The Rail, Maritime and Transport (RMT) union which represents staff at Southern Railways, claims that its members have been hit, spat at and offered death threats by angry commuters, with abuse of staff increasing “massively” over the last four months of the troubles.
The RMT have already encouraged walkouts over the changing role of conductors on trains and are calling for others over the planned closures of ticket offices. Meanwhile the rail company have reported massive levels of disruption and train cancellation caused by Southern drivers taking “sickies” for a few days, for which they don’t have to supply medical proof and for which they still receive their full pay.
Earlier this month Southern axed 326 trains from its daily timetable to improve reliability after reports that some commuters had lost their jobs due to the delays in getting to work. In June only 66.8% of trains operated by owners Govia Thameslink Railway (GTR) arrived on time, making them the worst-performing railway company in the UK.
GTR own Southern, Thameslink, Great Northern and Gatwick Express.

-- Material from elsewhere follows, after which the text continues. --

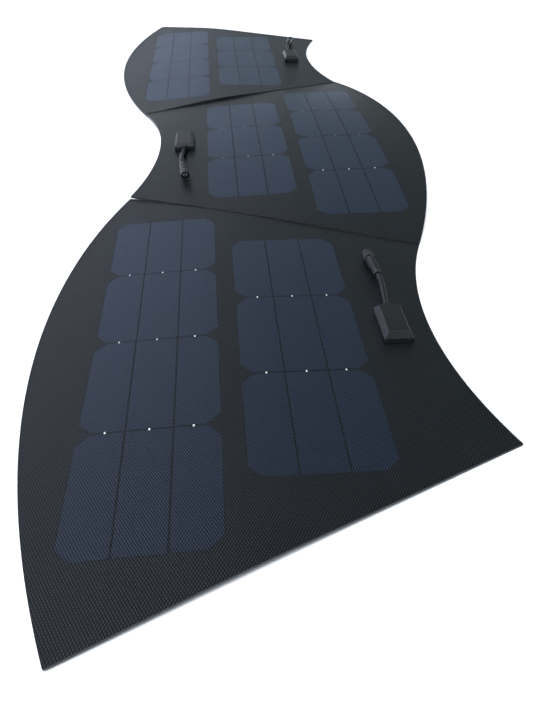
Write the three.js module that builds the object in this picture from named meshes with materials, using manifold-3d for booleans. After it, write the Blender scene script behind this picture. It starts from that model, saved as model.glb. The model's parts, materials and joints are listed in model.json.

Whilst no civilised human being would ever condone spitting at railway staff, assaulting them physically or issuing them with death threats the frustration that those who rely on the trains to go about their legitimate business must feel is completely understandable. And those who have lost their jobs over a dispute that is not of their making must feel especially bitter towards the RMT and its members. It is also completely understandable that those affected by the disruptions feel vulnerable, as pawns in the RMT’s game, and as helpless strike fodder held to ransom by the union and its members.

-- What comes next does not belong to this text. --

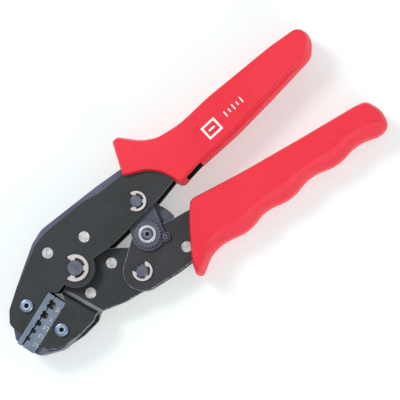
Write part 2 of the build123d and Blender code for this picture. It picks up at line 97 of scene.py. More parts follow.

It doesn’t have to be like this. One function of the law is to protect the vulnerable and innocent, and those members of the public who have lost their jobs as a result of the selfish striking RMT members should be able to claim compensation from them through the courts. It is therefore up to a strong government to recognise that such selfish people are bad for society as a whole – and the recent pointless strike of around 300 conductors is said to cost up to £100 million – and pass laws to force the guilty to recompense the innocent victims of their selfishness.
Something to put to your MP? Something to inspire other governments to action?